O livro se encerra com um apêndice inesperado e saboroso: o “Guia Gastronômico do Mediterrâneo Antigo”, atribuído a Arquéstrato (séc. 4 a.C.). Com ele, o leitor e a leitora são transportados à cozinha, ao mercado e à mesa dos povos antigos, ampliando a imersão no universo alimentar que contextualiza a prática da Ceia. Esse apêndice funciona quase como uma janela sensorial, permitindo compreender que o partir do pão era, também, uma experiência cultural compartilhada.
Com Corinto e a refeição eucarística, Danielle Lucy Bósio Frederico oferece uma contribuição relevante para os estudos bíblicos e teológicos, mas também para a reflexão pastoral e comunitária.
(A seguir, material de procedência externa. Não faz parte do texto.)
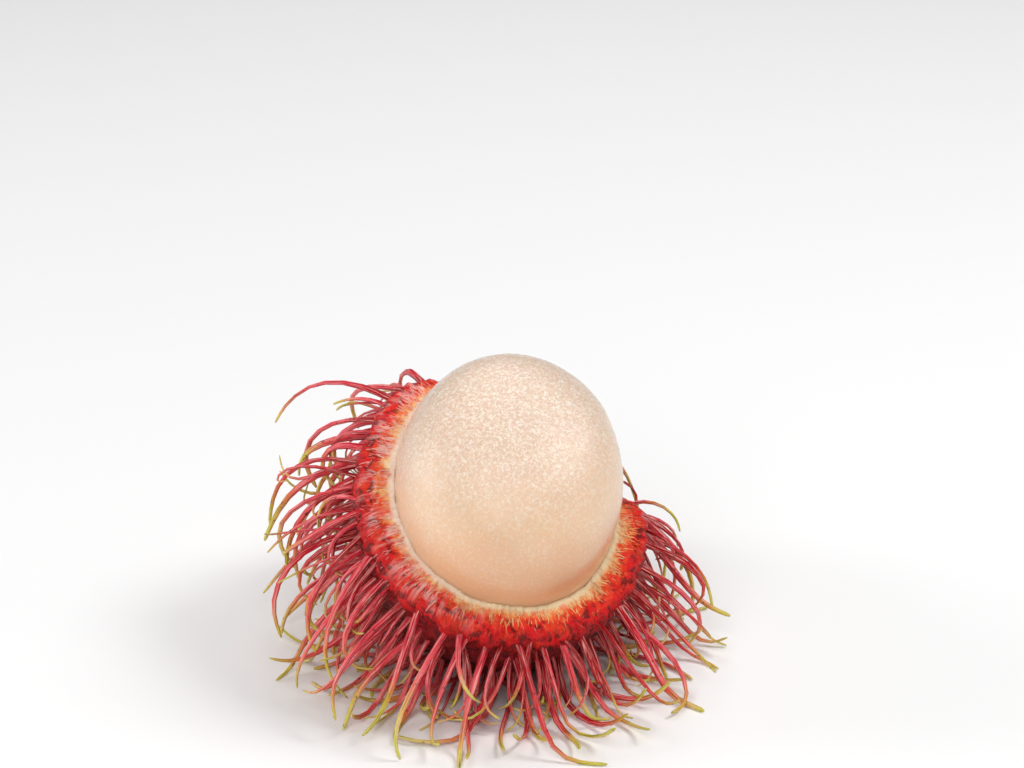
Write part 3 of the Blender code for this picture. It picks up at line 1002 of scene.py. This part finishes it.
def make_studio():
    scene = bpy.context.scene
    world = bpy.data.worlds.new("studio")
    scene.world = world
    world.use_nodes = True
    world.node_tree.nodes["Background"].inputs["Color"].default_value = (1.0, 1.0, 1.0, 1.0)
    world.node_tree.nodes["Background"].inputs["Strength"].default_value = 0.05
    scene.view_settings.view_transform = "Standard"
    add_light("left", (-0.52, 0.06, 0.20), MIDDLE, 0.22, 1.05)
    add_light("right", (0.38, 0.03, 0.44), MIDDLE, 0.22, 1.55)
    add_light("top_back", (0.0, 0.31, 0.47), MIDDLE, 0.44, 0.9)
    add_light("front_soft", (-0.10, -0.45, 0.48), MIDDLE, 0.56, 2.65)


def make_camera():
    lens = bpy.data.cameras.new("camera")
    lens.lens = LENS
    lens.sensor_width = SENSOR
    camera = bpy.data.objects.new("camera", lens)
    bpy.context.scene.collection.objects.link(camera)
    backward = Vector((0.0, -math.cos(LOOK_DOWN), math.sin(LOOK_DOWN)))
    upward = Vector((0.0, math.sin(LOOK_DOWN), math.cos(LOOK_DOWN)))
    right = Vector((1.0, 0.0, 0.0))
    aim = MIDDLE + right * ((FRAME_SIZE[0] / 2 - MIDDLE_PIXEL[0]) / PIXELS_PER_METRE)
    aim += upward * ((MIDDLE_PIXEL[1] - FRAME_SIZE[1] / 2) / PIXELS_PER_METRE)
    distance = FRAME_SIZE[0] / PIXELS_PER_METRE * LENS / SENSOR
    camera.location = aim + backward * distance
    camera.rotation_euler = (math.pi / 2 - LOOK_DOWN, 0.0, 0.0)
    bpy.context.scene.camera = camera


def main():
    make_camera()
    make_studio()
    make_floor()
    lines = spine_lines()
    hairs = hair_lines(lines)
    skin = make_skin(lines)
    dressed(skin, skin_finish(), "rind")
    pattern = straight_spine(SPINE_SIDES, SPINE_RINGS)
    spines = bent_copies("rind_spines", pattern, hooked(lines), SEEN_THICKNESS, SPINE_SEED)
    dressed(spines, spine_finish("spine_rose", 0.7), "rind")
    fine = bent_copies("rind_hairs", pattern, hooked(hairs), HAIR_THICKNESS, THIN_SEED)
    dressed(fine, spine_finish("hair_rose", 0.8), "rind")
    bpy.data.objects.remove(pattern)
    thread = straight_spine(FRAY_SIDES, FRAY_RINGS)
    strands, from_lip = frayed_lines()
    fray = bent_copies("rim_fray", thread, strands, FRAY_THICKNESS, STRAND_SEED, FRAY_DEPTH)
    keep_value(fray, "from_lip", np.repeat(from_lip, len(thread.data.vertices)))
    dressed(fray, fray_finish(), "rind")
    bpy.data.objects.remove(thread)
    dressed(make_aril(), aril_finish(), "aril")


main()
Ao recuperar a materialidade, a espacialidade e a cultura da mesa cristã primitiva, a autora nos convida a repensar nossas próprias práticas de comunhão. O livro mostra que, desde os seus primórdios, a Ceia do Senhor é mais do que uma recordação do passado: ela é um ato de afirmação comunitária, um rito de identidade e um gesto de esperança que continua a interpelar a vida cristã até hoje; é lugar de encontro, cuidado, pertença e memória viva.
DESCRIÇÃO BIBLIOGRÁFICA
FREDERICO, Danielle Lucy Bósio. Corinto e a refeição eucarística: marca identitária, pertença religiosa e outras decodificações. São Paulo: Ambigrama, 2024. 190p.